The exercise:
Starting with the line that contains "cavity_radius = fitting_cavity()" and stopping after the line that contains "bpy.data.objects.remove(obj)", output every line exactly as it stands.

Data section:
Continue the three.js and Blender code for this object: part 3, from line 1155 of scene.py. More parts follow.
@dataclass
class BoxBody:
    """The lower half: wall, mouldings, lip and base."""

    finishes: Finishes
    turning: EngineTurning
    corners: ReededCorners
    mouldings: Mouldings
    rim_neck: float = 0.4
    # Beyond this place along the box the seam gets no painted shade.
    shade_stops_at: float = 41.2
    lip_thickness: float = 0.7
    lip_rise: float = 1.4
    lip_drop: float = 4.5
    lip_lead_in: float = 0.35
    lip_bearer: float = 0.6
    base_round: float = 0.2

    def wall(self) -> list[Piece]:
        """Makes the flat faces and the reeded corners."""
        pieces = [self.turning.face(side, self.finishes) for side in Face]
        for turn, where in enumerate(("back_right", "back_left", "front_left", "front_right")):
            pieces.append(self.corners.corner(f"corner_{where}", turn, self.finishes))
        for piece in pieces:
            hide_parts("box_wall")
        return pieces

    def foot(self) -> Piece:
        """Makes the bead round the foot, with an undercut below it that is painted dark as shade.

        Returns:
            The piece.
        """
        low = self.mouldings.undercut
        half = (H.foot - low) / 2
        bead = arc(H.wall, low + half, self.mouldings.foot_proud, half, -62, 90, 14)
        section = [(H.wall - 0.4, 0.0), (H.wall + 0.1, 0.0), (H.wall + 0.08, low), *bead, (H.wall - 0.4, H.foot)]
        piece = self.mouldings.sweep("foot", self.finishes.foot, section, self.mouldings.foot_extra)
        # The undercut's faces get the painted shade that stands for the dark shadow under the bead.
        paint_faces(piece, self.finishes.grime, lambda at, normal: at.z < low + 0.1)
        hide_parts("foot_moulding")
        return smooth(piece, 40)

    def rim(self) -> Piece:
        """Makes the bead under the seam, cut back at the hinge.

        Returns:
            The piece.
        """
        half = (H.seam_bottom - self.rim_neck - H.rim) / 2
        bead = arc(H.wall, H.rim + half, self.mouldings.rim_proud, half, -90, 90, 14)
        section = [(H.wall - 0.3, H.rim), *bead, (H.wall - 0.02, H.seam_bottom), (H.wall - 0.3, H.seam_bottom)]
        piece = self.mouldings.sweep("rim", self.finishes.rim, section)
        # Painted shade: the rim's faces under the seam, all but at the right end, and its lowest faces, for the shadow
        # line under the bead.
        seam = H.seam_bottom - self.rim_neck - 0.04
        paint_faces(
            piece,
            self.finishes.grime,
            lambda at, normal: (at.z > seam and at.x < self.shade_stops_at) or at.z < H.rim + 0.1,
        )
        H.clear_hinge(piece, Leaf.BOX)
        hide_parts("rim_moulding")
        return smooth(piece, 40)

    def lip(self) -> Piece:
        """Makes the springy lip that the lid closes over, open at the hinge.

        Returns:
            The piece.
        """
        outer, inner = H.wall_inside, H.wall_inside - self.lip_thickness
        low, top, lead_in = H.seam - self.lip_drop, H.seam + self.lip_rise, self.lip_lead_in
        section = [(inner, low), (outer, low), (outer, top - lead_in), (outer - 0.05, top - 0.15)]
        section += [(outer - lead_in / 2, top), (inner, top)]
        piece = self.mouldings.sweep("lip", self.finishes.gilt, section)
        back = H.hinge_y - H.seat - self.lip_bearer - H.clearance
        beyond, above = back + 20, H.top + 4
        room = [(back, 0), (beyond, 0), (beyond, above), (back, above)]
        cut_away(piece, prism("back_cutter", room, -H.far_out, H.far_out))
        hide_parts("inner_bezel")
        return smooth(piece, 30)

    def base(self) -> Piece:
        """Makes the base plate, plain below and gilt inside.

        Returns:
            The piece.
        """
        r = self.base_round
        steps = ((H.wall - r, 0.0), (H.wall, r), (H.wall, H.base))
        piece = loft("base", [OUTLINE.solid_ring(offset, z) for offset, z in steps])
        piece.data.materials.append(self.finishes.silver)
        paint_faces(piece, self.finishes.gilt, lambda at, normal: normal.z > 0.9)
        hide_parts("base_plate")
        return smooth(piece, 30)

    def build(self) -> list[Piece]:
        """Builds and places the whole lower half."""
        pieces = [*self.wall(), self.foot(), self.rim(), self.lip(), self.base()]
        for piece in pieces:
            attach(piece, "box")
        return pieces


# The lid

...

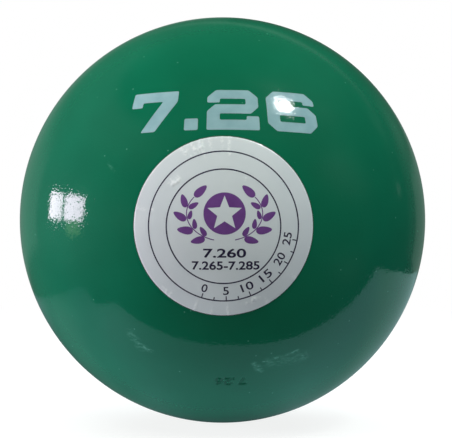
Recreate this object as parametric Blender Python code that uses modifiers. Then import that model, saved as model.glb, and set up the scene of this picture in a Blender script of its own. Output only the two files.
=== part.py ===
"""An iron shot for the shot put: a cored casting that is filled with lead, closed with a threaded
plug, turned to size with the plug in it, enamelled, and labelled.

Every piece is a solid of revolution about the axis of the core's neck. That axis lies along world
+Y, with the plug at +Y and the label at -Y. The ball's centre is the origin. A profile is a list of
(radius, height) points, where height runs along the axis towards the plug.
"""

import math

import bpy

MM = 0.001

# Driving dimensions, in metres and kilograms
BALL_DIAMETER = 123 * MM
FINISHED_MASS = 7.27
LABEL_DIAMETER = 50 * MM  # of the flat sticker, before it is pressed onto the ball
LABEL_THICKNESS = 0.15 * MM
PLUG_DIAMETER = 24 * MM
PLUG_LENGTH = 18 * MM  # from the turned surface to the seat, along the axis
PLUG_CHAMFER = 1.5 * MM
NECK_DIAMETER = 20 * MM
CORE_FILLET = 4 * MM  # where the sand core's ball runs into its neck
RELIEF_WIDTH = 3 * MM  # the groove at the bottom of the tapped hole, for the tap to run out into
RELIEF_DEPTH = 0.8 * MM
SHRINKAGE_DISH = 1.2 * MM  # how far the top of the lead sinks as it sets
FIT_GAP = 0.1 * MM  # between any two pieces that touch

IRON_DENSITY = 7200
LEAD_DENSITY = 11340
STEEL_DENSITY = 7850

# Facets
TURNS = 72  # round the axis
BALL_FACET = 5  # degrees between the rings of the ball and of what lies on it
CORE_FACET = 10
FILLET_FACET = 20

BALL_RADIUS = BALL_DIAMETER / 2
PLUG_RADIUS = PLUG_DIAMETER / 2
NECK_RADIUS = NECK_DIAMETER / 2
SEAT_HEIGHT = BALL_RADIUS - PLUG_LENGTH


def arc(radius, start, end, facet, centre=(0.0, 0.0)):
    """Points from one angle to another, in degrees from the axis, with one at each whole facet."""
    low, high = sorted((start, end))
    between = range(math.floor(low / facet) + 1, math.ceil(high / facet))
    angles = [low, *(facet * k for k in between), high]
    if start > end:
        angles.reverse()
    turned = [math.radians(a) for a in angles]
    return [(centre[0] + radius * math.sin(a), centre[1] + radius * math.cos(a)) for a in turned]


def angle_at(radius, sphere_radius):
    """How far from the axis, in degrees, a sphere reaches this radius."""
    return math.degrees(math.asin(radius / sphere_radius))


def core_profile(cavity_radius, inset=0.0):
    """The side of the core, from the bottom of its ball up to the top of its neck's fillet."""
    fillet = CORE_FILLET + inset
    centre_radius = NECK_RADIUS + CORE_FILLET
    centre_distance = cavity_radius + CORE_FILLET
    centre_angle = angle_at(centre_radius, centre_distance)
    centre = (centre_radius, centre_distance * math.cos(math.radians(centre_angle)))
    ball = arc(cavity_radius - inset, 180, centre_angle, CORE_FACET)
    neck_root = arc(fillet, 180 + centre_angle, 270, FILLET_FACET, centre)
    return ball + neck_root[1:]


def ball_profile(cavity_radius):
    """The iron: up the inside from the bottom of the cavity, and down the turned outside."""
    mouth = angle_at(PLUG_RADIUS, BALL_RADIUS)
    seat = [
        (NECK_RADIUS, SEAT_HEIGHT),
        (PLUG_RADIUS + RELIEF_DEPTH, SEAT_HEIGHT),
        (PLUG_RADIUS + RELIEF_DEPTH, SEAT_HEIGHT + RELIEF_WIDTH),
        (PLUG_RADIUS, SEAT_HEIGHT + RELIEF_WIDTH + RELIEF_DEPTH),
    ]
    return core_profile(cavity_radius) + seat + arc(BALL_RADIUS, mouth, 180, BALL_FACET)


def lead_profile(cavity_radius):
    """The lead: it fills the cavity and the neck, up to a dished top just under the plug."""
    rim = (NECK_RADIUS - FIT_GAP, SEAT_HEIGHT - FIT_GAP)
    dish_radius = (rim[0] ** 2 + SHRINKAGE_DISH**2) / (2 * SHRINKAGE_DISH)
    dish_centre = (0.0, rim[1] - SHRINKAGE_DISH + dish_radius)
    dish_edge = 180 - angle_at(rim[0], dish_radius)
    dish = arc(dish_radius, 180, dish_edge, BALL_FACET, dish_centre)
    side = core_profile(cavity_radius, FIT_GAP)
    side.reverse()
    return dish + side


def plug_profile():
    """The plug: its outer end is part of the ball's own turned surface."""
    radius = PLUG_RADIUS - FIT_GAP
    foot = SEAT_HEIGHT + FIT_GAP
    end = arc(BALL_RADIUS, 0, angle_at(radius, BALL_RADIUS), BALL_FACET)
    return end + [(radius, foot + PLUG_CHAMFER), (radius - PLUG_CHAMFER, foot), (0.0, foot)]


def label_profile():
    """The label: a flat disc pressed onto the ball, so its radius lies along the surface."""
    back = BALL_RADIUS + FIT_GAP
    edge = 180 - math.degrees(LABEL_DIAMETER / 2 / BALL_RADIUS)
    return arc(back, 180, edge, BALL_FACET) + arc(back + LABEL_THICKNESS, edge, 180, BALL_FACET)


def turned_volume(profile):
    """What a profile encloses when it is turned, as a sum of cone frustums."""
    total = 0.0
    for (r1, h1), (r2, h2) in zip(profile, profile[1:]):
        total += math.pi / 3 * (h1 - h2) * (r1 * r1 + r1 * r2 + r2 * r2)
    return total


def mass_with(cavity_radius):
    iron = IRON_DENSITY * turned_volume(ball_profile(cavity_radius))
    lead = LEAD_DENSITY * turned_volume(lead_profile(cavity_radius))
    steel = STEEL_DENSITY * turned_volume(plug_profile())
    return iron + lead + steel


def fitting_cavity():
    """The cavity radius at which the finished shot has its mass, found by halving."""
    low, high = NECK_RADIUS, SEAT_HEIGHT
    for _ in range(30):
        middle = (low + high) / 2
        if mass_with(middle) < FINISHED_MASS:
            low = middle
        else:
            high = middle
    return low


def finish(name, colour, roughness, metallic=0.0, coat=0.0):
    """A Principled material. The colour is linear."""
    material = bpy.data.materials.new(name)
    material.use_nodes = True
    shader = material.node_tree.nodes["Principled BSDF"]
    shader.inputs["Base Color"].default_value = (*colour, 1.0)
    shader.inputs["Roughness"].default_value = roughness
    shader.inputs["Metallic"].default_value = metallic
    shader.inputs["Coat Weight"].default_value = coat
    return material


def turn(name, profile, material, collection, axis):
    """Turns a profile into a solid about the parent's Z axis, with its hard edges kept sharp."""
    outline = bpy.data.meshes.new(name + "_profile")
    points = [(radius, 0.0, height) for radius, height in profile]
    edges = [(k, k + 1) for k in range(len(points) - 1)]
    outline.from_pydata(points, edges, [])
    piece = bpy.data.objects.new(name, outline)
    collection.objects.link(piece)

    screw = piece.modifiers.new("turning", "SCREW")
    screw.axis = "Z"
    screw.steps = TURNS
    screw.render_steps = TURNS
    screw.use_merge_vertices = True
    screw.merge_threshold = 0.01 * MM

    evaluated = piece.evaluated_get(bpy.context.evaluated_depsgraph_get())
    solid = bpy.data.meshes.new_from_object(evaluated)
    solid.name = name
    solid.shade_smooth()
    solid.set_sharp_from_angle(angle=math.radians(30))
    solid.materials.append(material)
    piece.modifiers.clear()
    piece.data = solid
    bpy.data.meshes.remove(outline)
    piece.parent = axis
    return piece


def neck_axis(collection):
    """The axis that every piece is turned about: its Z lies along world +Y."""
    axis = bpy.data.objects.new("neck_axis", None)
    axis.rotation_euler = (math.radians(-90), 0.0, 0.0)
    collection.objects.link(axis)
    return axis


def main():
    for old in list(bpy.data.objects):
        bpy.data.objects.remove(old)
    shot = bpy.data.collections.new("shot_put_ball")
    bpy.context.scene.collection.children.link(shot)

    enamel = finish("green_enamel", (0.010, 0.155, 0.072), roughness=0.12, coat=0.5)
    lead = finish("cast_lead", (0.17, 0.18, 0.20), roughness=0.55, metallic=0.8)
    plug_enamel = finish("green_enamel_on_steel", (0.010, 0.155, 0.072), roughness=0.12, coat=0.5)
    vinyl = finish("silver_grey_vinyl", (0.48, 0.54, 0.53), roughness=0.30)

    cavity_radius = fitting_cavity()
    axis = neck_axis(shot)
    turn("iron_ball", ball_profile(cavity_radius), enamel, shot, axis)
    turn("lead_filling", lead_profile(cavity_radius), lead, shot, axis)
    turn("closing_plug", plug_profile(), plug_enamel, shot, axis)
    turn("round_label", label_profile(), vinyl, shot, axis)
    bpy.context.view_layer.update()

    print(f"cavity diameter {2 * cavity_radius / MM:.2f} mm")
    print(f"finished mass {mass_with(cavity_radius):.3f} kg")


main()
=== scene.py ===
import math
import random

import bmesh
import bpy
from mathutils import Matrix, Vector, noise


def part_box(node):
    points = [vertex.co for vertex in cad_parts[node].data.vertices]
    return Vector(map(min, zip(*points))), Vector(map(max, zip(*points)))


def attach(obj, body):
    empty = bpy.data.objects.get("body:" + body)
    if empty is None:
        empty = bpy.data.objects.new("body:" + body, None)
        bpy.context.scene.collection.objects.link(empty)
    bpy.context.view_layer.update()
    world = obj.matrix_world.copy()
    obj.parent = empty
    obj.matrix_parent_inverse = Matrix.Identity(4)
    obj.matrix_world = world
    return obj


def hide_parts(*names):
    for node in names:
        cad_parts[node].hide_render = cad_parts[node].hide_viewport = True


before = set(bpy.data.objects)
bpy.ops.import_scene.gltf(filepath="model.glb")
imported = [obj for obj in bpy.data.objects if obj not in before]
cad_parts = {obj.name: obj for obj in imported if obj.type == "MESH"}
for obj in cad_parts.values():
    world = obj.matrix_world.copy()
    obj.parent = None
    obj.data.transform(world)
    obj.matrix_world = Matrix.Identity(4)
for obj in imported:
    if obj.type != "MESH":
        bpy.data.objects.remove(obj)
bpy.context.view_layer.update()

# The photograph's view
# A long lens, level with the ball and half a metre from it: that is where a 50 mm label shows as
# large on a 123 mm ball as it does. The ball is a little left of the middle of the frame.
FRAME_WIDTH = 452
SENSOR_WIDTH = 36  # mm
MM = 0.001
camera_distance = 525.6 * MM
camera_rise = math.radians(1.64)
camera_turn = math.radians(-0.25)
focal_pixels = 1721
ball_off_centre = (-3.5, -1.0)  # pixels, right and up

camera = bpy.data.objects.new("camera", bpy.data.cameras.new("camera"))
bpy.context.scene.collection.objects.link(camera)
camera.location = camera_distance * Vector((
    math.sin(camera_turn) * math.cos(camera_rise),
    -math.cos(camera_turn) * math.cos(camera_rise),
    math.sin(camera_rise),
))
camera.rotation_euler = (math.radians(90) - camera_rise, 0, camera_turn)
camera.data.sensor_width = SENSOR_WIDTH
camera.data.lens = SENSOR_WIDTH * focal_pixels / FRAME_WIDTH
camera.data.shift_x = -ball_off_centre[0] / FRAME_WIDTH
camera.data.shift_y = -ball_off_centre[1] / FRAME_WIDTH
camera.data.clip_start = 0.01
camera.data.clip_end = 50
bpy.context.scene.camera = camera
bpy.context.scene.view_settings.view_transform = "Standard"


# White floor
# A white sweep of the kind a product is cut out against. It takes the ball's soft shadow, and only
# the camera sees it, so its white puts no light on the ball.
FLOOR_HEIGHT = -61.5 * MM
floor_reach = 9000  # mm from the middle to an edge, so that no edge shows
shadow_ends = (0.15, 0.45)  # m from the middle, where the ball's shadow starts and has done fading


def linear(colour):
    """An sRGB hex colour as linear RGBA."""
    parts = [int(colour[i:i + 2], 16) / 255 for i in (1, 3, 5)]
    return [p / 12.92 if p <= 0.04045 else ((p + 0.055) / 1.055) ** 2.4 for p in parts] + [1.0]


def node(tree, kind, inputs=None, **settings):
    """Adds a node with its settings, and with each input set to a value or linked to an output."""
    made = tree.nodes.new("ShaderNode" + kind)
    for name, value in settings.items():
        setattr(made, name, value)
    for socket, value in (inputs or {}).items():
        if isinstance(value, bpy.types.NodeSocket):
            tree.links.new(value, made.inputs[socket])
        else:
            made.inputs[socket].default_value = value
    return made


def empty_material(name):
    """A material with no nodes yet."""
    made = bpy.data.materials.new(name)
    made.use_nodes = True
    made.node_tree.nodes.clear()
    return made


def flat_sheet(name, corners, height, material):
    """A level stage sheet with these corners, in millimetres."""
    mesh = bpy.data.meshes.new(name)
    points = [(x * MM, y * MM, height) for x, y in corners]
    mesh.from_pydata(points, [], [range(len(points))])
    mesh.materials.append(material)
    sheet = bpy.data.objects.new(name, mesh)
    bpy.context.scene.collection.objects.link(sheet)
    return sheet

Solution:
    cavity_radius = fitting_cavity()
    axis = neck_axis(shot)
    turn("iron_ball", ball_profile(cavity_radius), enamel, shot, axis)
    turn("lead_filling", lead_profile(cavity_radius), lead, shot, axis)
    turn("closing_plug", plug_profile(), plug_enamel, shot, axis)
    turn("round_label", label_profile(), vinyl, shot, axis)
    bpy.context.view_layer.update()

    print(f"cavity diameter {2 * cavity_radius / MM:.2f} mm")
    print(f"finished mass {mass_with(cavity_radius):.3f} kg")


main()
=== scene.py ===
import math
import random

import bmesh
import bpy
from mathutils import Matrix, Vector, noise


def part_box(node):
    points = [vertex.co for vertex in cad_parts[node].data.vertices]
    return Vector(map(min, zip(*points))), Vector(map(max, zip(*points)))


def attach(obj, body):
    empty = bpy.data.objects.get("body:" + body)
    if empty is None:
        empty = bpy.data.objects.new("body:" + body, None)
        bpy.context.scene.collection.objects.link(empty)
    bpy.context.view_layer.update()
    world = obj.matrix_world.copy()
    obj.parent = empty
    obj.matrix_parent_inverse = Matrix.Identity(4)
    obj.matrix_world = world
    return obj


def hide_parts(*names):
    for node in names:
        cad_parts[node].hide_render = cad_parts[node].hide_viewport = True


before = set(bpy.data.objects)
bpy.ops.import_scene.gltf(filepath="model.glb")
imported = [obj for obj in bpy.data.objects if obj not in before]
cad_parts = {obj.name: obj for obj in imported if obj.type == "MESH"}
for obj in cad_parts.values():
    world = obj.matrix_world.copy()
    obj.parent = None
    obj.data.transform(world)
    obj.matrix_world = Matrix.Identity(4)
for obj in imported:
    if obj.type != "MESH":
        bpy.data.objects.remove(obj)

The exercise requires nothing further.